**Entries with model source code**
= = =

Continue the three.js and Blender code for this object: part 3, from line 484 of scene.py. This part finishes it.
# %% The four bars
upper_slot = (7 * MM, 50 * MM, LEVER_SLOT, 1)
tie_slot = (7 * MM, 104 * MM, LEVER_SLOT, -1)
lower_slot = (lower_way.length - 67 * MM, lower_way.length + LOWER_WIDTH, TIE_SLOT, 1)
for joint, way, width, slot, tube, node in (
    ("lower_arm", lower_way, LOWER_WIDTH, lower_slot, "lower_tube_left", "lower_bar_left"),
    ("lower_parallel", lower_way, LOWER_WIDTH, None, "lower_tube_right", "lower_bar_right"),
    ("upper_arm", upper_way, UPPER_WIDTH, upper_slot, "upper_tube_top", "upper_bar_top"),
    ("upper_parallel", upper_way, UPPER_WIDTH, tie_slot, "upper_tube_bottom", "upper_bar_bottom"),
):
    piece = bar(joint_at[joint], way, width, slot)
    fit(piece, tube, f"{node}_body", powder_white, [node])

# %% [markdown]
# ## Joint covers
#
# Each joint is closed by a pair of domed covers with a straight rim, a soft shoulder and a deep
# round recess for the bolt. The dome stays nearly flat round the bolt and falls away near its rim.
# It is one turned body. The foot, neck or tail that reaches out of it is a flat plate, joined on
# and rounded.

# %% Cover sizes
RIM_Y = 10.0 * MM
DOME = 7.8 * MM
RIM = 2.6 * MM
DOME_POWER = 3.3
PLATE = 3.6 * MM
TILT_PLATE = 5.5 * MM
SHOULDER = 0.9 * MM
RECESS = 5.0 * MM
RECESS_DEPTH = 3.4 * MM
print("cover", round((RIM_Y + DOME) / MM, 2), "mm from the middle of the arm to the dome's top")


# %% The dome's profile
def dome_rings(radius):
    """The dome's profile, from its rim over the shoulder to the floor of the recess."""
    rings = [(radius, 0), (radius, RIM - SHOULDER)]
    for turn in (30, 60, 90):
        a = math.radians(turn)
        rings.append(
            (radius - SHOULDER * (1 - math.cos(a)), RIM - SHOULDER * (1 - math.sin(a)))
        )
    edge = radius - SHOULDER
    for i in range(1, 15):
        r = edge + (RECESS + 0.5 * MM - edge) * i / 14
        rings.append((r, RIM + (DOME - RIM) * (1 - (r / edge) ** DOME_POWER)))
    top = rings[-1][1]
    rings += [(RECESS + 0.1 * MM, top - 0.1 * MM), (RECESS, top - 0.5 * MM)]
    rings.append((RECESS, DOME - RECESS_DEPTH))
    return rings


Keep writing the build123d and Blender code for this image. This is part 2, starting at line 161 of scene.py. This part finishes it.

= = =

Make an exact copy of the data above.

Continue the three.js and Blender code for this object: part 3, from line 484 of scene.py. This part finishes it.
# %% The four bars
upper_slot = (7 * MM, 50 * MM, LEVER_SLOT, 1)
tie_slot = (7 * MM, 104 * MM, LEVER_SLOT, -1)
lower_slot = (lower_way.length - 67 * MM, lower_way.length + LOWER_WIDTH, TIE_SLOT, 1)
for joint, way, width, slot, tube, node in (
    ("lower_arm", lower_way, LOWER_WIDTH, lower_slot, "lower_tube_left", "lower_bar_left"),
    ("lower_parallel", lower_way, LOWER_WIDTH, None, "lower_tube_right", "lower_bar_right"),
    ("upper_arm", upper_way, UPPER_WIDTH, upper_slot, "upper_tube_top", "upper_bar_top"),
    ("upper_parallel", upper_way, UPPER_WIDTH, tie_slot, "upper_tube_bottom", "upper_bar_bottom"),
):
    piece = bar(joint_at[joint], way, width, slot)
    fit(piece, tube, f"{node}_body", powder_white, [node])

# %% [markdown]
# ## Joint covers
#
# Each joint is closed by a pair of domed covers with a straight rim, a soft shoulder and a deep
# round recess for the bolt. The dome stays nearly flat round the bolt and falls away near its rim.
# It is one turned body. The foot, neck or tail that reaches out of it is a flat plate, joined on
# and rounded.

# %% Cover sizes
RIM_Y = 10.0 * MM
DOME = 7.8 * MM
RIM = 2.6 * MM
DOME_POWER = 3.3
PLATE = 3.6 * MM
TILT_PLATE = 5.5 * MM
SHOULDER = 0.9 * MM
RECESS = 5.0 * MM
RECESS_DEPTH = 3.4 * MM
print("cover", round((RIM_Y + DOME) / MM, 2), "mm from the middle of the arm to the dome's top")


# %% The dome's profile
def dome_rings(radius):
    """The dome's profile, from its rim over the shoulder to the floor of the recess."""
    rings = [(radius, 0), (radius, RIM - SHOULDER)]
    for turn in (30, 60, 90):
        a = math.radians(turn)
        rings.append(
            (radius - SHOULDER * (1 - math.cos(a)), RIM - SHOULDER * (1 - math.sin(a)))
        )
    edge = radius - SHOULDER
    for i in range(1, 15):
        r = edge + (RECESS + 0.5 * MM - edge) * i / 14
        rings.append((r, RIM + (DOME - RIM) * (1 - (r / edge) ** DOME_POWER)))
    top = rings[-1][1]
    rings += [(RECESS + 0.1 * MM, top - 0.1 * MM), (RECESS, top - 0.5 * MM)]
    rings.append((RECESS, DOME - RECESS_DEPTH))
    return rings


Keep writing the build123d and Blender code for this image. This is part 2, starting at line 161 of scene.py. This part finishes it.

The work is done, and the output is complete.